Dr Coulter-Smith told the conference that junior doctors are being asked to make decisions regarding the healthcare of the mother and baby without the necessary experience, and that “there needs to be 24/7 cover of labour wards by senior consultants to address this problem”.

However, the consultant continued, senior doctors are only required to work between 8.00am and 8.00pm under the terms of their current consultant contracts and, for the remainder of the time, they can be at home on call and only have come to the hospital when there is an emergency.

Dr Coulter-Smith explained that the Rotunda Hospital had tried to reduce the number of cerebral palsy birth injuries by setting up a second tier of experienced junior doctors who are available outside “normal” working hours.

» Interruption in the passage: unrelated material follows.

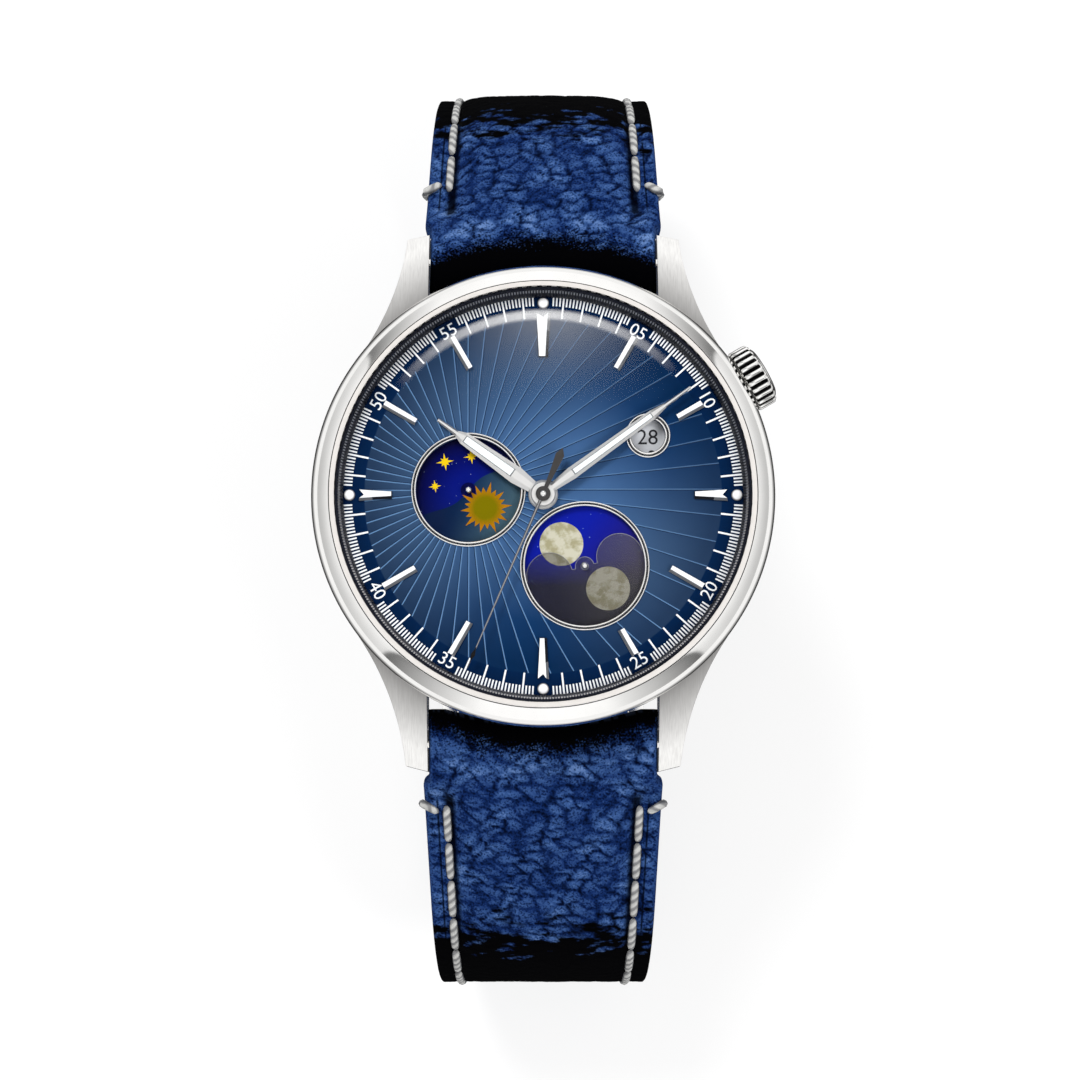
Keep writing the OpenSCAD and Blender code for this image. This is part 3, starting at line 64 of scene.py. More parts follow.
class Socket:
    # A node's output. Its operators add Math nodes, so shader maths reads as an expression.
    def __init__(self, graph, output):
        self.graph, self.output = graph, output

    def maths(self, operation, *others, clamp=False):
        values = dict(enumerate((self, *others)))
        return self.graph.node("Math", {"operation": operation, "use_clamp": clamp}, values)

    def __add__(self, other):
        return self.maths("ADD", other)

    def __sub__(self, other):
        return self.maths("SUBTRACT", other)

    def __rsub__(self, other):
        return self.graph.node("Math", {"operation": "SUBTRACT"}, {0: other, 1: self})

    def __mul__(self, other):
        return self.maths("MULTIPLY", other)

    def __truediv__(self, other):
        return self.maths("DIVIDE", other)

    def __pow__(self, other):
        return self.maths("POWER", other)

    def __mod__(self, other):
        return self.maths("FLOORED_MODULO", other)

    def __abs__(self):
        return self.maths("ABSOLUTE")

    __radd__ = __add__

    def atLeast(self, other):
        return self.maths("MAXIMUM", other)

    def atMost(self, other):
        return self.maths("MINIMUM", other)

    def inDegrees(self):
        return self * (180 / math.pi)

    def over(self, edge, soft):
        # 0 below the edge and 1 above it, with a straight ramp as wide as soft between them
        return self.maths("MULTIPLY_ADD", 1 / soft, 0.5 - edge / soft, clamp=True)

    def under(self, edge, soft):
        return self.over(edge, -soft)


class Graph:
    # The nodes of one material, or of the world
    def __init__(self, owner):
        owner.use_nodes = True
        self.owner = owner
        self.tree = owner.node_tree
        self.tree.nodes.clear()

    def node(self, kind, settings=None, values=None, output=0):
        made = self.tree.nodes.new("ShaderNode" + kind)
        for name, value in (settings or {}).items():
            if name == "stops":
                while len(made.color_ramp.elements) < len(value):
                    made.color_ramp.elements.new(0.5)
                for element, (at, colour) in zip(made.color_ramp.elements, value):
                    element.position, element.color = at, (*colour, 1)
            else:
                setattr(made, name, value)
        for name, value in (values or {}).items():
            socket = made.inputs[name]
            if isinstance(value, Socket):
                self.tree.links.new(value.output, socket)
            elif socket.type == "RGBA":
                socket.default_value = (*value, 1)
            else:
                socket.default_value = value
        return Socket(self, made.outputs[output])

    def place(self, centre=(0, 0), stretch=(1, 1, 1)):
        # the point on the surface in mm, from a centre (x, y) or (x, y, z), stretched by axis
        where = self.node("TexCoord", output="Object")
        size = tuple(value / mm for value in stretch)
        shift = tuple(-a * b for a, b in zip((*centre, 0)[:3], stretch))
        return self.node("VectorMath", {"operation": "MULTIPLY_ADD"}, {0: where, 1: size, 2: shift})

    def split(self, vector):
        return [self.node("SeparateXYZ", None, {0: vector}, axis) for axis in "XYZ"]

    def flat(self, centre=(0, 0)):
        # the distances along X and Y from an upright axis through a centre
        return self.split(self.place(centre))[:2]

    def polar(self, centre=(0, 0)):
        # the distance from that axis and the angle round it
        x, y = self.flat(centre)
        return (x * x + y * y).maths("SQRT"), y.maths("ARCTAN2", x)

    def attribute(self, name):
        return self.node("Attribute", {"attribute_name": name}, None, "Fac")

    def ray(self, kind):
        return self.node("LightPath", output="Is " + kind + " Ray")

    def lookingUp(self):
        # the normal's z
        return self.split(self.node("NewGeometry", output="Normal"))[2]

    def rounded(self, radius, samples=4):
        # the normal as if every edge were rounded by a radius in mm
        return self.node("Bevel", {"samples": samples}, {"Radius": radius * mm})

    def streaks(self, first, second=0.0, detail=3):
        # noise over two measures of the surface
        return self.noise(self.node("CombineXYZ", None, {0: first, 1: second}), 1.0, detail)

    def noise(self, vector, scale, detail=2.0):
        return self.node("TexNoise", None, {"Vector": vector, "Scale": scale, "Detail": detail})

    def cells(self, vector, scale, feature="F1", output="Distance"):
        return self.node("TexVoronoi", {"feature": feature}, {"Vector": vector, "Scale": scale},
                         output)

    def mix(self, first, second, factor):
        return self.node("Mix", {"data_type": "RGBA"}, {0: factor, 6: first, 7: second}, 2)

    def ramp(self, value, stops):
        return self.node("ValToRGB", {"stops": stops}, {0: value})

    def bump(self, height, depth, strength=1.0):
        # height in shares of a depth in mm
        return self.node("Bump", None, {"Height": height, "Distance": depth * mm,
                                        "Strength": strength})

    def surface(self, **values):
        names = {"colour": "Base Color", "roughness": "Roughness", "metallic": "Metallic",
                 "normal": "Normal", "coat": "Coat Weight", "alpha": "Alpha",
                 "specular": "Specular IOR Level"}
        shader = self.node("BsdfPrincipled", None, {names[k]: v for k, v in values.items()})
        self.output(shader)
        return self.owner

    def output(self, shader, kind="OutputMaterial"):
        end = self.tree.nodes.new("ShaderNode" + kind)
        self.tree.links.new(shader.output, end.inputs["Surface"])
        return self.owner


def material(name):
    return Graph(bpy.data.materials.new(name))


# Meshes

def gridFaces(rows, columns, wrapRows=False, wrapColumns=False):
    # one face for each step of a grid: (i, j), (i + 1, j), (i + 1, j + 1), (i, j + 1)
    i, j = np.meshgrid(np.arange(rows - (not wrapRows)), np.arange(columns - (not wrapColumns)),
                       indexing="ij")
    nextI, nextJ = (i + 1) % rows, (j + 1) % columns
    corners = [i * columns + j, nextI * columns + j, nextI * columns + nextJ, i * columns + nextJ]
    return np.stack(corners, -1).reshape(-1, 4)


def prismFaces(count):
    # walls and both ends of a prism whose points are a ring below and then a ring above
    walls = gridFaces(2, count, wrapColumns=True)
    ends = [np.arange(count)[::-1], np.arange(count) + count]
    return [list(face) for face in walls] + [list(face) for face in ends]


def newObject(name, data):
    made = bpy.data.objects.new(name, data)
    bpy.context.scene.collection.objects.link(made)
    return made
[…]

However, he admitted, this policy was contrary to the demands of the Health Service Executive, who want the Rotunda Hospital to reduce their medical staff.

He added that he hoped the Health Service Executive would pay attention to the message from the conference because State compensation payments for cerebral palsy birth injuries each year amounted to €45million – equivalent to the Rotunda Hospital´s annual budget.